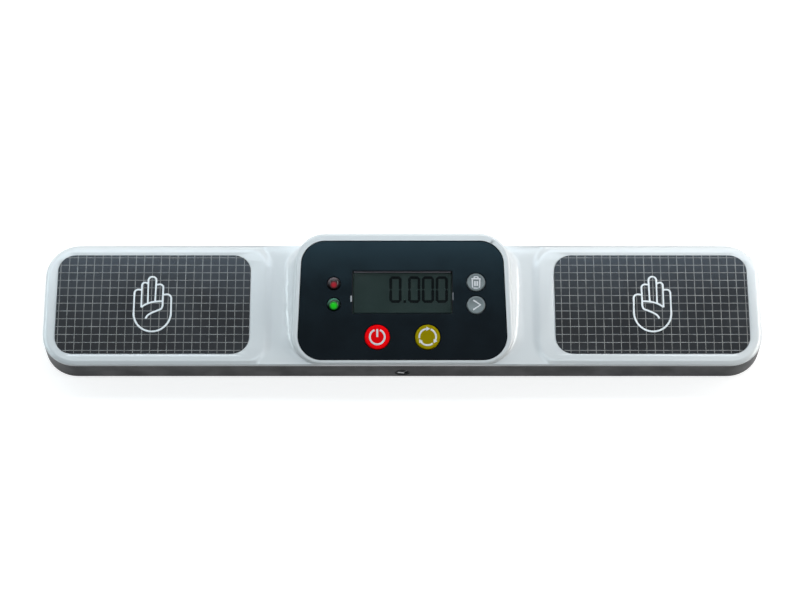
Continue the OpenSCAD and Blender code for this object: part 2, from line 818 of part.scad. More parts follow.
module sensor_plate(s) {
    color("#b8743c") translate([s * pad_x, 0, wing_roof - plate_t])
        linear_extrude(plate_t) square([plate_l, plate_w], center = true);
}

module left_touch_pad() { touch_pad(-1); }
module right_touch_pad() { touch_pad(1); }
module left_sensor_plate() { sensor_plate(-1); }
module right_sensor_plate() { sensor_plate(1); }

// From the underside of a sensor plate to the underside of the circuit board
module sensor_wire(s) {
    end = slope_point([board_l / 2 - 3, -6], board_depth + board_t);
    start = [pad_x - plate_l / 2 + 3, 0, wing_roof - plate_t];
    color("#c9302c") wire([for (p = [start, start - [0, 0, 0.6], start - [2, 0, 2], start - [14, 0, 3],
        end + [4, 0, -4], end + slope_down, end]) [s * p[0], p[1], p[2]]], 1);
}

module left_sensor_wire() { sensor_wire(-1); }
module right_sensor_wire() { sensor_wire(1); }

// ---- data jack ----

// Places children on the jack's axis, running to the rear from the given distance
// behind the front of the bar
module on_jack(back) {
    translate([0, back - body_w / 2, jack_z]) rotate([-90, 0, 0]) children();
}

module jack_block() {
    color("#1b1c1e") difference() {
        union() {
            translate([-jack_w / 2, -jack_front, floor_z]) cube([jack_w, jack_l, jack_h]);
            on_jack(0.2) cylinder(h = wall, d = jack_nose_d);
        }
        on_jack(-1) cylinder(h = jack_l + wall, d = jack_sleeve_d);
    }
}

module jack_sleeve() {
    color("#c9ccd0") on_jack(0.3) difference() {
        cylinder(h = jack_l - 1, d = jack_sleeve_d);
        translate([0, 0, -1]) cylinder(h = jack_l + 1, d = jack_bore_d);
    }
}

// Three solder tabs on the block, with a wire from each to the circuit board
terminal_pitch = 2;
terminal_h = 0.45;
terminal_y = jack_l - jack_front - 3;
module jack_terminals() {
    color("#d6d2c0") for (i = [-1:1])
        translate([i * terminal_pitch - 0.4, terminal_y, floor_z + jack_h]) cube([0.8, 0.4, terminal_h]);
}

module jack_wires() {
    color("#d8b11e") for (i = [-1:1]) {
        start = [i * terminal_pitch, terminal_y + 0.2, floor_z + jack_h + terminal_h];
        end = slope_point([i * terminal_pitch, 15 - panel_len / 2], board_depth + board_t);
        wire([start, start + [0, 0, 0.6], end + slope_down, end], 0.7, [1, 0, 0]);
    }
}

// ---- batteries ----

// A cell along x, its button towards +x, centred on its whole length
module cell() {
    button = 1;
    rotate([0, 90, 0]) translate([0, 0, -cell_l / 2]) {
        cylinder(h = cell_l - button, d = cell_d);
        cylinder(h = cell_l, d = 3.6);
    }
}

// How far a cell is pushed from the middle of the bay by its spring
cell_shift = bay_l / 2 - contact_t - 0.05 - cell_l / 2;

module front_cell() {
    color("#2f4f78") translate([cell_shift, cell_places[0], cell_z]) cell();
}

module rear_cell() {
    color("#2f4f78") translate([-cell_shift, cell_places[1], cell_z]) rotate(180) cell();
}

// Cone spring: one unbroken wire wound on a radius that narrows to the cell
spring_wire = 0.6;
spring_wide = 3.6;
spring_narrow = 2.2;
curl_rings = 8;
spring_sides = 6;
spring_rise = spring_l - spring_wire - 0.15;
function spring_point(t) =
    let (r = spring_wide + (spring_narrow - spring_wide) * t / spring_turns)
    [r * cos(360 * t), r * sin(360 * t), spring_wire / 2 + 0.05 + spring_rise * t / spring_turns];
spring_gap = norm(spring_point(1) - spring_point(0)) - spring_wire;
echo(str("least gap between turns of a cell spring: ", spring_gap));

module cell_spring() {
    mirror([0, 0, 1]) skin([for (k = [0:curl_rings * spring_turns])
        let (t = k / curl_rings, c = spring_point(t), out = [cos(360 * t), sin(360 * t), 0])
        [for (j = [0:spring_sides - 1]) let (a = 360 * j / spring_sides)
            [c[0], c[1], -c[2]] + spring_wire / 2 * (cos(a) * out - [0, 0, sin(a)])]]);
}

module cell_springs() {
    color("#d5d8db") {
        translate([-bay_l / 2 + contact_t, cell_places[0], cell_z]) rotate([0, 90, 0]) cell_spring();
        translate([bay_l / 2 - contact_t, cell_places[1], cell_z]) rotate([0, -90, 0]) cell_spring();
    }
}

// A contact plate stands in a slot of the bay wall, with a tab through the bay's roof
contact_w = 9;
tab_w = 2.5;
tab_h = 0.8;
module contact_plate(y, w) {
    translate([0, y - w / 2, rail_z + 1]) cube([contact_t, w, bay_top - rail_z - 1.2]);
}

module contact_tab(y) {
    translate([0, y - tab_w / 2, bay_top - 1])
        cube([contact_t, tab_w, bay_roof_t + tab_h + 1]);
}

module link_contact() {
    color("#cfd2d5") translate([-bay_l / 2, 0, 0])
        contact_plate((cell_places[0] + cell_places[1]) / 2, bay_w - 3);
}

module terminal_contacts() {
    color("#cfd2d5") translate([bay_l / 2 - contact_t, 0, 0]) for (y = cell_places) {
        contact_plate(y, contact_w);
        contact_tab(y);
    }
}

module contact_slots() {
    for (y = cell_places) translate([bay_l / 2 - contact_t - 0.1, y - tab_w / 2 - 0.1, bay_top - 1])
        cube([contact_t + 0.2, tab_w + 0.2, 5]);
}

module battery_wires() {
    color("#b3262a") for (i = [0, 1]) {
        start = [bay_l / 2 - contact_t / 2, cell_places[i], bay_top + bay_roof_t + tab_h];
        end = slope_point([bay_l / 2 + 5, 9 + i * 6], board_depth + board_t);
        wire([start, start + [0, 0, 0.5], end + 0.8 * slope_down, end], 0.8);
    }
}

module board_screws() {
    head_t = 1;
    color("#b9bcc0") for (p = board_bosses) on_slope(board_depth + board_t + head_t)
        translate([p[0], p[1], 0]) difference() {
            union() {
                cylinder(h = head_t, d = board_screw_d + 1.8);
                cylinder(h = head_t + board_t + 1.9, d = board_screw_d);
            }
            cross_recess(1.8, 0.5);
        }
}

top_shell();
bottom_cover();
battery_door();
front_panel();
left_touch_pad();
right_touch_pad();
left_sensor_plate();
right_sensor_plate();
lcd_front_glass();
lcd_segments();
lcd_rear_glass();
lcd_frame();
zebra_strips();
main_board();
timer_chip();
crystal();
board_parts();
switch_bodies();
power_button();
reset_button();
delete_button();
next_button();
power_plunger();
reset_plunger();
delete_plunger();
next_plunger();
red_led();
green_led();
jack_block();
jack_sleeve();
jack_terminals();
front_cell();
rear_cell();
cell_springs();
link_contact();
terminal_contacts();
battery_wires();
jack_wires();
left_sensor_wire();
right_sensor_wire();
housing_screws();
board_screws();
rubber_feet();
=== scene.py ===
import math
import bpy
import bmesh
from mathutils import Matrix, Vector


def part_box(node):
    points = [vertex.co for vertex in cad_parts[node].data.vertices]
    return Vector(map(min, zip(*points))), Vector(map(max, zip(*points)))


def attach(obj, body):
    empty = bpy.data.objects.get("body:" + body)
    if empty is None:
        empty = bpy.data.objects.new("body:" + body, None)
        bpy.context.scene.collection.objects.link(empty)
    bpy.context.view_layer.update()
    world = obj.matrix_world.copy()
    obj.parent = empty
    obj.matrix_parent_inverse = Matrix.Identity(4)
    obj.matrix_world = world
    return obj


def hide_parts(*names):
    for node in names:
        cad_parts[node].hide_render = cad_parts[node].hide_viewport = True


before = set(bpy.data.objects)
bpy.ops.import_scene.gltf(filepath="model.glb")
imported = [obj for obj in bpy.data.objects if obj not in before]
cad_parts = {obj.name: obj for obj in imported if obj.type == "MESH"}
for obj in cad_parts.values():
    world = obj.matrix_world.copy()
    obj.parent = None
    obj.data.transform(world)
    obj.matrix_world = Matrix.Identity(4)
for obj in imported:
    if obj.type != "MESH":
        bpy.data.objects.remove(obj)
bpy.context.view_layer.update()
mm = 0.001
print("frame loaded")


# small helpers for meshes

cleanUp = {"doubles": 0.002 * mm, "slivers": 0.001 * mm, "flatWithin": 0.4}
shading = {"normalWeight": 80, "bevelSegments": 2, "bevelFrom": 40}


def addObject(name, data):
    piece = bpy.data.objects.new(name, data)
    bpy.context.scene.collection.objects.link(piece)
    return piece


def meshFrom(bm, name):
    mesh = bpy.data.meshes.new(name)
    bm.to_mesh(mesh)
    bm.free()
    return mesh


def smoothByAngle(mesh, degrees):
    mesh.shade_smooth()
    mesh.set_sharp_from_angle(angle=math.radians(degrees))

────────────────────

■ Your instructions
From the line containing "top_shell();" down to the line containing "for node in" in the material above, reproduce every line exactly, including the two end lines.

■ Response below
top_shell();
bottom_cover();
battery_door();
front_panel();
left_touch_pad();
right_touch_pad();
left_sensor_plate();
right_sensor_plate();
lcd_front_glass();
lcd_segments();
lcd_rear_glass();
lcd_frame();
zebra_strips();
main_board();
timer_chip();
crystal();
board_parts();
switch_bodies();
power_button();
reset_button();
delete_button();
next_button();
power_plunger();
reset_plunger();
delete_plunger();
next_plunger();
red_led();
green_led();
jack_block();
jack_sleeve();
jack_terminals();
front_cell();
rear_cell();
cell_springs();
link_contact();
terminal_contacts();
battery_wires();
jack_wires();
left_sensor_wire();
right_sensor_wire();
housing_screws();
board_screws();
rubber_feet();
=== scene.py ===
import math
import bpy
import bmesh
from mathutils import Matrix, Vector


def part_box(node):
    points = [vertex.co for vertex in cad_parts[node].data.vertices]
    return Vector(map(min, zip(*points))), Vector(map(max, zip(*points)))


def attach(obj, body):
    empty = bpy.data.objects.get("body:" + body)
    if empty is None:
        empty = bpy.data.objects.new("body:" + body, None)
        bpy.context.scene.collection.objects.link(empty)
    bpy.context.view_layer.update()
    world = obj.matrix_world.copy()
    obj.parent = empty
    obj.matrix_parent_inverse = Matrix.Identity(4)
    obj.matrix_world = world
    return obj


def hide_parts(*names):
    for node in names:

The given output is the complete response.